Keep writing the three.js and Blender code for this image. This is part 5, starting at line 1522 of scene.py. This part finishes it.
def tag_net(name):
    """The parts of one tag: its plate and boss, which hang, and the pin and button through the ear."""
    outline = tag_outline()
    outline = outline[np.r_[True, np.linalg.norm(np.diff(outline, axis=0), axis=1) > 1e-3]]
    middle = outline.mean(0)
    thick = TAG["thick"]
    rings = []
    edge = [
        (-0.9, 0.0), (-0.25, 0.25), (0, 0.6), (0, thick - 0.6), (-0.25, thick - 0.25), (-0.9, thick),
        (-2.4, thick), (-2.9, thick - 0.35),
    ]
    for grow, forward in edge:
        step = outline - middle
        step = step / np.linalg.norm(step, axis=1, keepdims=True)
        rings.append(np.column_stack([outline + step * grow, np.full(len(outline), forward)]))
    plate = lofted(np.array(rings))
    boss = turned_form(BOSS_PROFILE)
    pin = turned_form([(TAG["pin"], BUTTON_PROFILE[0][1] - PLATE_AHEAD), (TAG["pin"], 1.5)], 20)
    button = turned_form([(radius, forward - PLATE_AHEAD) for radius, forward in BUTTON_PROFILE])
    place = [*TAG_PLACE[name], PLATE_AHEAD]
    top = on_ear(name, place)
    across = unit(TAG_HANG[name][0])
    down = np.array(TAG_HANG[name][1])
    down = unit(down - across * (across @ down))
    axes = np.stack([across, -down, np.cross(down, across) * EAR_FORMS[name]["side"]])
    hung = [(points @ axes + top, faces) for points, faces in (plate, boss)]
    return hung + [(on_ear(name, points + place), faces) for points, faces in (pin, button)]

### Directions
Would you copy out each line exactly as written?

### Task output
Keep writing the three.js and Blender code for this image. This is part 5, starting at line 1522 of scene.py. This part finishes it.
def tag_net(name):
    """The parts of one tag: its plate and boss, which hang, and the pin and button through the ear."""
    outline = tag_outline()
    outline = outline[np.r_[True, np.linalg.norm(np.diff(outline, axis=0), axis=1) > 1e-3]]
    middle = outline.mean(0)
    thick = TAG["thick"]
    rings = []
    edge = [
        (-0.9, 0.0), (-0.25, 0.25), (0, 0.6), (0, thick - 0.6), (-0.25, thick - 0.25), (-0.9, thick),
        (-2.4, thick), (-2.9, thick - 0.35),
    ]
    for grow, forward in edge:
        step = outline - middle
        step = step / np.linalg.norm(step, axis=1, keepdims=True)
        rings.append(np.column_stack([outline + step * grow, np.full(len(outline), forward)]))
    plate = lofted(np.array(rings))
    boss = turned_form(BOSS_PROFILE)
    pin = turned_form([(TAG["pin"], BUTTON_PROFILE[0][1] - PLATE_AHEAD), (TAG["pin"], 1.5)], 20)
    button = turned_form([(radius, forward - PLATE_AHEAD) for radius, forward in BUTTON_PROFILE])
    place = [*TAG_PLACE[name], PLATE_AHEAD]
    top = on_ear(name, place)
    across = unit(TAG_HANG[name][0])
    down = np.array(TAG_HANG[name][1])
    down = unit(down - across * (across @ down))
    axes = np.stack([across, -down, np.cross(down, across) * EAR_FORMS[name]["side"]])
    hung = [(points @ axes + top, faces) for points, faces in (plate, boss)]
    return hung + [(on_ear(name, points + place), faces) for points, faces in (pin, button)]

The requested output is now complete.